Ty Webb: “Let’s make it $40,000.”

Al Czervik: “Hey, great!”

Ty Webb: “You know, Judge, my dad never liked you.”

46. Bishop: “You never ask a Navy man if he’ll have another drink because it’s nobody’s goddamn business how many drinks he’s had already, right?”

Judge Smails: “Wrong! You’re drinking too much, Your Excellency.”

Bishop: “Excellency, fiddlesticks! My name’s Fred and I’m a man, same as you.”

Judge Smails: “You’re not a man, you’re a bishop, for God’s sakes.”

Bishop: “There is no God.”

47. “Hey, Smails! My dinghy is bigger than your whole boat!” – Al Czervik

More Caddyshack Quotes for Those Who Miss the Characters’ Funny Banter

48. Al Czervik: “A member? Are you kidding? You think I’d join this crummy ‘snobatorium?’ Why, this whole place sucks!”

Judge Smails: “Su—su—su—su—su—.”

Al Czervik: That’s right. It sucks! The only reason I’m here is maybe I’ll buy it.

49. “Country clubs and cemeteries are the biggest wasters of prime real estate!” – Al Czervik 

50. Judge Smails: “You’re no gentleman!”

Al Czervik: “I’m no doorknob either, alright?”

What Is the Craziest Thing You’ll Do to Achieve Your Goals?

Some people say that when an opportunity comes, you have to grab it immediately. Unfortunately, that doesn’t always lead you to success.
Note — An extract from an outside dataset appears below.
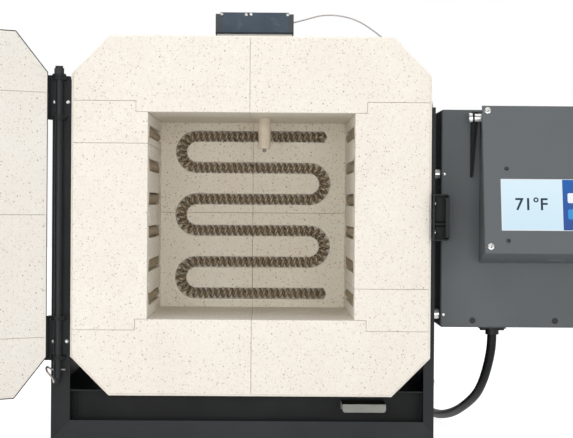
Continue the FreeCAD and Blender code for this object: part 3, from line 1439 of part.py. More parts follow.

Sometimes, it’ll lead you to people who aren’t genuine and really have no intention of helping you prosper in life.

Let us not associate ourselves with people like Judge Smails. He may grant a person’s wishes on the surface, but he only does so to control them. 

Instead, let’s invest our time with people like Ty Webb, who gives you life advice and things to think about. Success may not come instantly, but at least you’re treated with respect and integrity. Who knows, you might even get to build a lifelong friendship with them.

It’s understandable to feel pressured to have everything figured out in life. This is one of the main reasons we usually choose the fast track to success. However, there’s no need to rush things; enjoy and go with the flow of life, and trust that we’ll figure things out when the time is right.